Pemerintah pusat Rusia berkukuh kalau pasokan gula secara nasional masih aman. Menurut Dmitry Peskov, selaku juru bicara Presiden Vladimir Putin, kesan adanya kelangkaan dipicu kepanikan konsumen, serta ada distributor yang menahan pasokan atau malah menimbun gula, untuk mendapat keuntungan ekstra. Persis seperti tuduhan pemerintah Indonesia saat merespons kelangkaan minyak goreng selama nyaris empat bulan terakhir sebelum akhirnya harga dilepas sesuai mekanisme pasar.

Untuk mencegah kepanikan masyarakat lebih lanjut, Kremlin mengaku sudah menerbitkan aturan melarang semua perusahaan mengekspor gula ke luar negeri, atas alasan apapun. Pemerintah juga mengancam akan menindak perusahaan yang nekat menimbun gula untuk cari untung sesaat.

“Kami minta masyarakat bersikap rasional, tidak perlu memborong kebutuhan pokok seperti gula, terigu, atau tisu toilet karena pasokannya secara nasional masih aman,” ujar Peskov dalam jumpa pers awal pekan ini.

Selain gula, harga mobil impor dan barang elektronik rumah tangga di Rusia turut melonjak rata-rata 20 persen selama dua pekan terakhir. Penyebabnya adalah karena banyak perusahaan asing hengkang dari Rusia, membuat alur rantai pasok tidak lagi lancar. Blokade ekonomi Barat membuat proses ekspor-impor secara normal sulit dilakukan. Sejauh ini hanya negara sekutu seperti Kazakhstan, Tiongkok, atau India yang masih bersedia membuat pelabuhan untuk pengiriman barang-barang ke Rusia.

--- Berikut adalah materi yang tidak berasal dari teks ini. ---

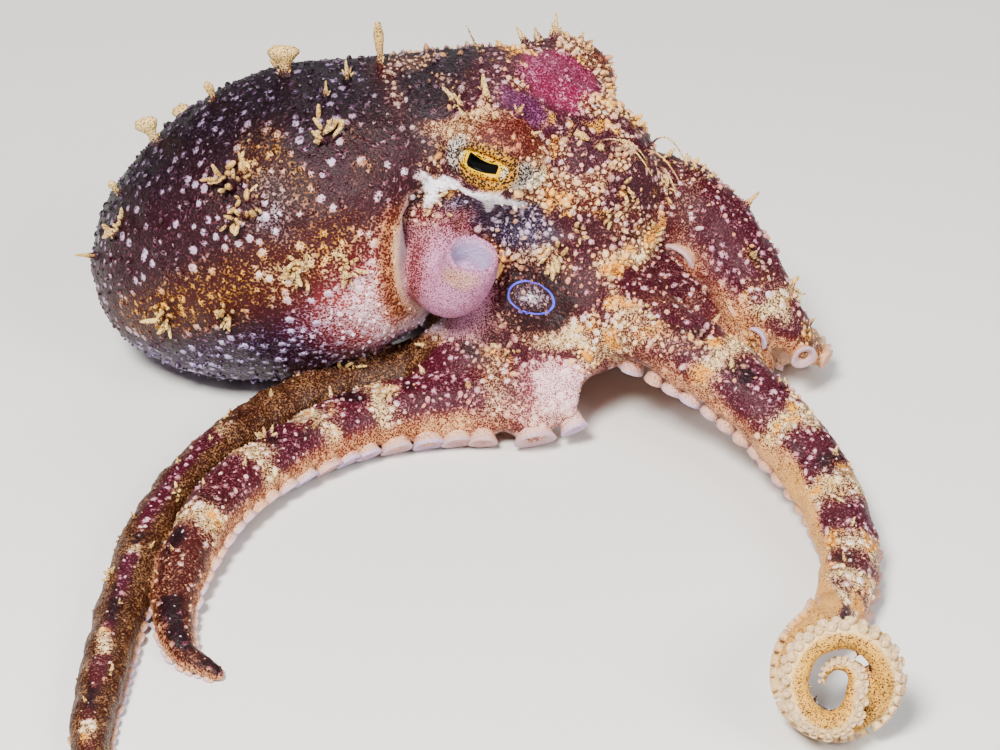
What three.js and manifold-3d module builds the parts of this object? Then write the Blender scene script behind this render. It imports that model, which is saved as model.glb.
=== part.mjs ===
// A small reef octopus at rest on level ground: head raised, arms spread, one arm tip coiled.
// Millimetres, +Z up, +X the way the head faces, +Y the animal's left.
// Each sub-part is its own solid. Where two would meet, one is cut back by a thin clearance.
import * as THREE from 'three';
import Module from 'manifold-3d';
import { mergeVertices } from 'three/addons/utils/BufferGeometryUtils.js';

const wasm = await Module();
wasm.setup();

// ---- driving dimensions ------------------------------------------------------------------
const gap = 0.3;                // clearance between neighbouring pieces
const armSides = 8;             // faces round an arm
const armStep = 3.9;            // spacing of the rings along an arm
const coilStep = 1.9;
const mantleSides = 20;
const mantleStations = 11;
const headSides = 12;
const crownSides = 16;

const mantle = {
  length: 48.8,
  width: 34,
  height: 34.2,
  centre: [-34.6, 16.6, 18.5],
  yaw: 15,                      // the axis turns to the animal's left toward the head
  pitch: 28,                    // and climbs toward the head
  blunt: 0.08,                  // how much fuller the front half is than the rear
};
const rim = -16.5;               // the mantle's front edge stands at this x
const slit = 1.5;               // mantle opening: width of the space round the neck
const slitTop = 27;             // the mantle is joined to the nape above this height

const head = {
  neck: { centre: [-19.4, 23.6, 26.9], size: [24.6, 22.4, 23.4] },
  skull: { centre: [-12, 27.4, 29.2], size: [21, 18.6, 20.4] },
  brow: { centre: [-3.8, 28.8, 25.6], size: [17.5, 18, 18.5] },
  tilt: 25,                     // nose-down turn of the skull and brow
};
const eye = {
  radius: 4.1,
  mid: [-9.8, 28, 31.8],        // between the centres of the two eye domes
  spread: 16.8,
  dome: { right: 5.7, left: 6.2 },
  gaze: [0.3, 0.94, 0.1],       // forward, outward, upward
  proud: 0.45,                  // how far the eyeball shows beyond its dome
};

const crown = {
  top: [-5, 27.4, 22],
  foot: [-1.6, 26, 4.6],
  tilt: 18,                     // the foot's front edge is raised by this turn
  radii: [8.6, 9.5, 10.4, 11.2, 11.3, 10],
};

const funnel = {
  route: [
    [-19.6, 20.8, 22.6], [-16, 16.2, 19.6], [-12.3, 13.4, 17.7], [-9.9, 12.6, 19.9],
    [-8.8, 11.9, 22.9],
  ],
  radii: [5.8, 5, 3.9, 3.2, 2.9],
  bore: 2,
  depth: 4,
};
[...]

Namun, andai Rusia tetap bisa mendapat pasokan barang Tiongkok, ekonom meyakini permintaan tidak akan tercukupi secara nasional. Alhasil, tingkat inflasi tahunan Rusia diprediksi akan melonjak antara 15 hingga 30 persen, membuat pengangguran meluas serta memicu krisis ekonomi. Skenario ini yang diharapkan negara-negara Barat akan memukul Rusia, dan mengakhiri ambisi mereka menduduki Ukraina tanpa harus berperang langsung.